Search Party is one of those shelved Black List productions you so desperately want to succeed, if only for its cast of on-the-bubble, breakout-seeking lead actors. T.J. Miller, Thomas Middleditch and Adam Pally are all star-worthy comedians (Silicone Valley/The Final Girls/Night Owls/Happy Endings), but Scot Armstrong’s directorial debut struggles to muster its own frat-comedy voice (Armstrong wrote a majority of Todd Phillips’ films). There are funny moments, and enjoyably deranged comedic beats, but they’re sandwiched between characters who only find humor in offensive insults and an obsession with Middleditch’s dangling member. It’s no direct-to-DVD Road Trip sequel, but stoner comedy of the highest order this is not – pun intended.
Armstrong’s wild ride begins when Jason (T.J. Miller) and Evan (Adam Pally) ruin their best friend’s wedding, sending the depressed groom, Nardo (Thomas Middleditch), into an emotional draught. With his heart still broken, Nardo decides to surprise his ex-future-wife by showing up at their Mexican honeymoon destination, which she’s now enjoying alone. This, of course, is a terrible idea, and only gets worse when Nardo calls Jason from Mexico, where he’s cold, naked and alone. Seeing no other option, Jason grabs Evan – who is fast asleep on Ambien – and starts driving through California to rescue their stranded friend. What could go wrong? Everything – that’s a rhetorical question.
Along the way, these three doofy musketeers encounter aggressive lesbian mothers, crooked FBI agents and a host of other delinquents who usually end up wanting to kill them. Jason Mantzoukas cameos as a shifty magician named The Amazing Hugo, who is essentially Rafi (from The League) if he wore a cape and wielded a three-tiered crossbow. As expected, vulgarity and blurred sexuality reign supreme. Same goes for J.B. Smoove, who appears as a thickly-bearded federal officer with an underground drug business. You’ll laugh, sparingly, but neither comedian does more than exploit their signature brand. Mantzoukas stands atop a building wearing nothing but leather undies and boots, shooting flaming arrows – it’s that kind of zany stupidity.

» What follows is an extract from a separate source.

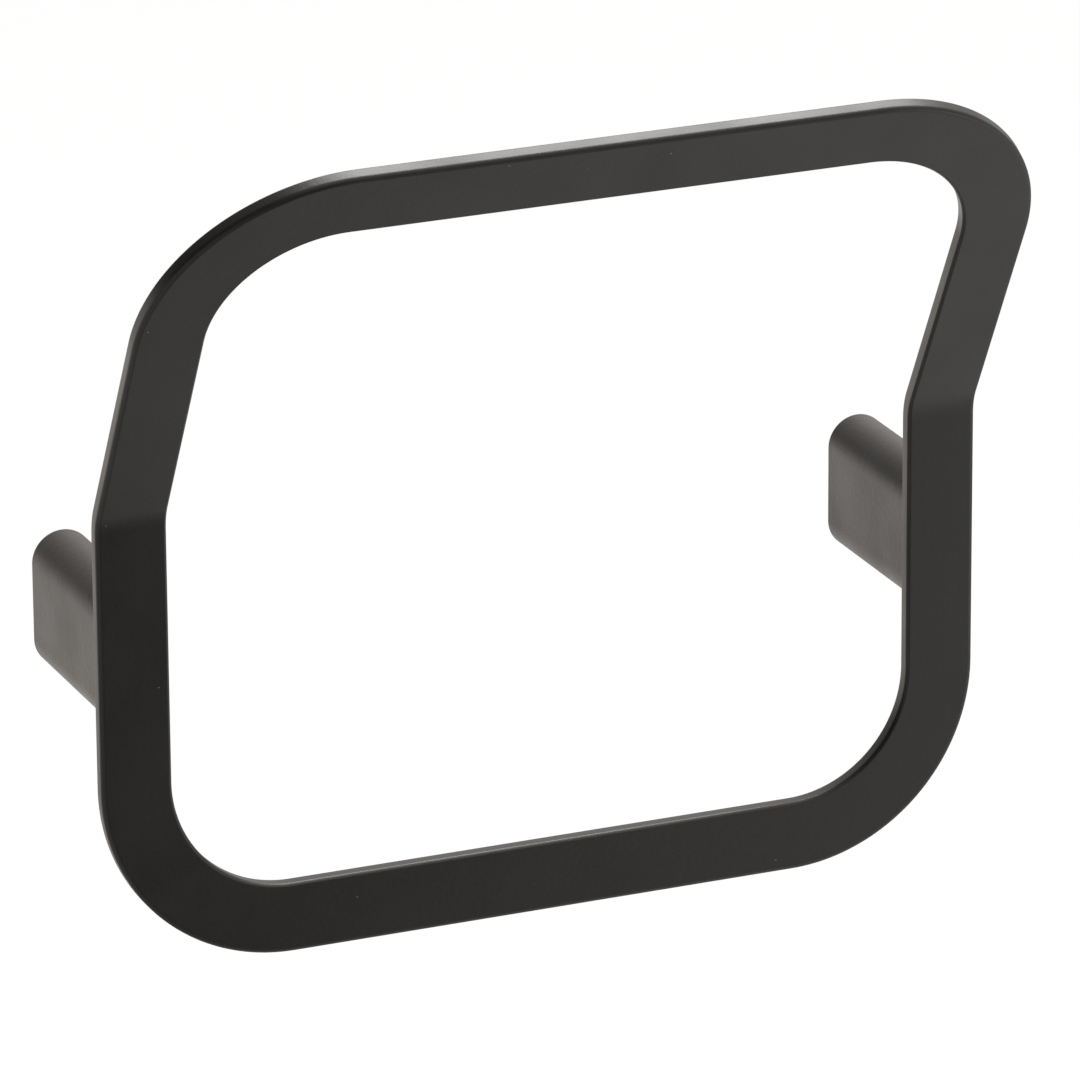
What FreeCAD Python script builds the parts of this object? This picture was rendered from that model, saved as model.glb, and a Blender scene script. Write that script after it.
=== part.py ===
import FreeCAD, Part
import math
import os

from FreeCAD import Vector

# Towel ring for wall mounting, in millimetres.
# A flat bar frame with rounded corners is folded forward across its middle. It is screwed
# from behind to two hollow posts, and each post slips over a small bracket on the wall,
# where a set screw from underneath holds it.
# Z is up and Y points into the wall. The wall plane is y = 0, x = 0 is half-way between
# the posts, and z = 0 is the height of the posts' centre line.

# Flat bar frame
frame_width = 250.0
frame_drop = 127.0          # fold line down to the lower outer edge
frame_rise = 118.0          # fold line to the upper outer edge, along the slope
fold_above_posts = 39.0     # posts' centre line up to the fold line
fold_angle = 28.5           # degrees that the upper half leans away from the wall
fold_inner_radius = 13.0
corner_radius = 53.0        # outer edge of the four corners
bar_width = 19.5
bar_thickness = 4.0
bar_outer_round = 0.8       # outer front edge
bar_inner_bevel = 0.6       # front edge round the opening
bar_back_bevel = 0.5

# Hollow posts
post_width = 17.0
post_height = 38.0
post_depth = 50.0           # wall plane to the back of the frame
post_wall = 2.5
post_front_wall = 4.0
post_front_bevel = 0.4      # outer rim against the frame, seen as a fine seam

# Brackets on the wall, inside the posts
bracket_play = 0.2
bracket_plate = 3.0
tongue_length = 10.0
tongue_height = 5.0
tongue_edge_bevel = 0.8
wall_hole_radius = 2.25
wall_hole_spacing = 14.0

# Screws that hold the frame to the posts
frame_screw_radius = 2.0
frame_screw_spacing = 16.0
frame_screw_play = 0.2      # round the shank, in the post's front wall
frame_screw_head_radius = 3.5
frame_screw_head_height = 2.8
frame_screw_key = 2.5       # hexagon socket across its flats
frame_screw_key_depth = 1.6
tapped_depth = 2.8          # blind thread in the back of the bar
tapped_end_space = 0.3      # left empty past the screw's tip

# Set screws under the posts
set_screw_radius = 2.0
set_screw_length = 5.0
set_screw_key = 2.0         # hexagon socket across its flats
set_screw_key_depth = 2.0
set_screw_groove = 3.2      # depth of the right-angled groove that takes the point
set_screw_seat = 0.1        # point to the groove's root
set_screw_tip_radius = 0.5

# All screws
thread_play = 0.05          # between a thread's crests and its tapped hole

# Values that follow from those above
half_turn = 180.0
quarter_turn = 90.0
hexagon_sides = 6
sides = {"left": -1, "right": 1}
levels = {"lower": -1, "upper": 1}
post_centre_x = (frame_width - bar_width) / 2
bar_middle_y = -post_depth - bar_thickness / 2
fold_middle_radius = fold_inner_radius + bar_thickness / 2
fold_set_back = fold_middle_radius * math.tan(math.radians(fold_angle) / 2)
fold_start_z = fold_above_posts - fold_set_back
post_inner_y = -post_depth + post_front_wall
bracket_width = post_width - 2 * post_wall - 2 * bracket_play
bracket_height = post_height - 2 * post_wall - 2 * bracket_play
tongue_front_y = -bracket_plate - tongue_length
set_screw_y = -bracket_plate - tongue_length / 2

origin = Vector(0, 0, 0)
along_x = Vector(1, 0, 0)
along_y = Vector(0, 1, 0)
along_z = Vector(0, 0, 1)


def moved(shape, x, y, z):
    """A copy of a shape, carried to a place."""
    copy = shape.copy()
    copy.translate(Vector(x, y, z))
    return copy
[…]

It’s hard not to draw comparisons between Search Party and The Hangover. Very hard. Armstrong, along with writers Mike Gagerman and Andrew Waller, push a dialogue-heavy road trip that rapidly transitions into something strange and increasingly violent. Yet, Search Party lacks the cohesive qualities that Phillips’ cannon typically demonstrates. The Hangover is completely asinine, but still tells a worthy story and embraces insanity with an appropriate “maturity” (maybe darkness is a better word). Search Party is just a bunch of weird ideas strung together during a blistery desert journey, where consequences are typically meaningless and friendship is about forgiveness (even if your life was just ruined). Embrace the bro-love and hardships vanish – well if Hollywood sounds like a magical, emotion-free dreamland.
Pally, Middleditch and Miller comprise a comedic trio who deserves more adventures, but not with material stuck in an early-2000s juvenility. Their chemistry plays effortlessly – wasted or sober – and when conversations get “insightful,” you’ll be fighting back chuckles. Miller’s shlubby charms contradict Pally’s more neurotic paranoias. This is showcased best when Pally’s character Evan hopelessly hits on an attractive co-worker (Alison Brie). Then there’s Middleditch, whose motormouth runs incessantly – and that’s before his character finds himself covered head-to-toe in a layer of pure, uncut cocaine. Yet, while funny, you’ll only remember Middleditch for Nardo’s exposed nads, which the film strangely enjoys exposing the hell out of a little too much. You’re a brave man, Thomas Middleditch.
Sadly, the efforts of three ambitious comedians are wasted on a story that recklessly amplifies ridiculousness and thinks seeing male genitalia is a funny enough joke to warrant repeat offenses. That’s the essence of Search Party – berate viewers with obscenity and hope a few “zingers” land. Armstrong attempts to establish an emotional core representative of friends fighting against responsibility and separation, but such a shallow screenplay never evolves these sentiments into something meaningful. Boobs, dongs and f-bombs are considered entertainment here, without any intelligence to supplement.
Search Party is a waste of funny people who are given silly, unfunny things to do.